Cette réunion se tient au « Franc-rosier ». Toute la journée fut bonne pour la prière et la réflexion. J’étais vraiment heureux ce jour. Mon bonheur était celui qui vient de Dieu. Après la réunion, j’ai suivi un dirigeant de la Jec dans son établissement qui est le séminaire Richelieu. Ce jeune séminariste me parut tout de suite sympathique. Je discutais avec lui aisément et c’est au cours de cette discussion que je me suis mis parler de sacerdoce. J’en ai parlé objectivement d’une manière générale. J’en ai parlé sans m’en apercevoir, sans avoir l’idée auparavant d’en parler. Le sujet de la conversation s’est branché sur le sacerdoce imperceptiblement, sans ma propre volonté. Aussi, à l’issue de la conversation, ayant largement réfléchi, je me suis vu appeler par Dieu. Mais cela me paraissait impossible, je ne voulais pas y croire. Les dimanches suivants, j’ai également rencontré le séminariste ; son est Raymond Meiller. La discussion portait toujours sur le sacerdoce ; mais je me suis davantage découvert ce qui me permit de parler plus franchement. C’est au cours de ces discussions que l’appel de Dieu s’est fait entendre plus fortement.
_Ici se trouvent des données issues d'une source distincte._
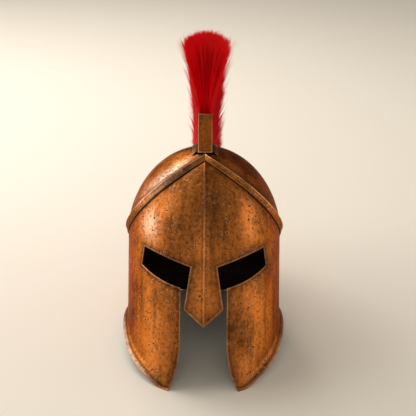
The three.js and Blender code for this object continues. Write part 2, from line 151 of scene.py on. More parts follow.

Ainsi, aujourd’hui, 10 avril, je me considérerai comme lâche si j’abandonne l’idée du sacerdoce ; quoique je peine à croire que Dieu m’appelle.
Il est maintenant aisé de voir pourquoi la parole de papa : je ne suis bon qu’à faire curé ne me plut guère. Personne ne sait que je veux faire prêtre sauf Raymond, le séminariste et je continue ma vie dans le but d’être architecte.
17 avril 1959
Je quitte Clermont pour deux jours de vacances à Digoin et je me puis présenter à la maison avec mon bouc qui est en train de pousser donc pas très beau. Maman se recule d’horreur à ma vue. Elle ne veut pas m’embraser, car elle n’aime pas le contact de la barbe. Avec ce bouc, maman trouve que j’ai une ressemblance avec le père de Foucauld et elle insiste sur ce fait en disant que je veux ressembler à de Foucauld. À vrai dire, je n’y ai pas pensé et j’essaie de dire qu’il n’en est rien, mais elle ne m’écoute pas.
1er mai 1959
Il y a encore deux ou trois jours de vacances pour les fêtes du Travail. Je me rends donc à la maison et avec la barbe. Maman qui la première fois toléra ma fantaisie fit aujourd’hui sentir son mécontentement. Elle ne veut pas m’embrasser et n’a qu’un désir, c’est que je coupe ce bouc. Claude poussa également le même cri d’horreur. C’était la première fois qu’elle voyait mon bouc. Elle ne voulut pas non plus m’embrasser. Ce qui m’ennuya beaucoup, mais je ne voulus rien laisser paraître. Papa ne dit rien. Il se contenta de demander ce qu’en pensaient les frères. À ceci, je lui répondis qu’ils ne s’occupent pas de la tenue extérieure : le corps ne fait pas l’esprit de l’homme. La réponse est plus de moi qu’elle ne l’est des frères.
Les discours sur mon bouc se sont arrêtés en disant que je fais très Jésus-Christ et que je désire ce rapprochement. Il n’en est rien. L’idée ne m’en est pas plus venue que de ressembler à Charles de Foucauld.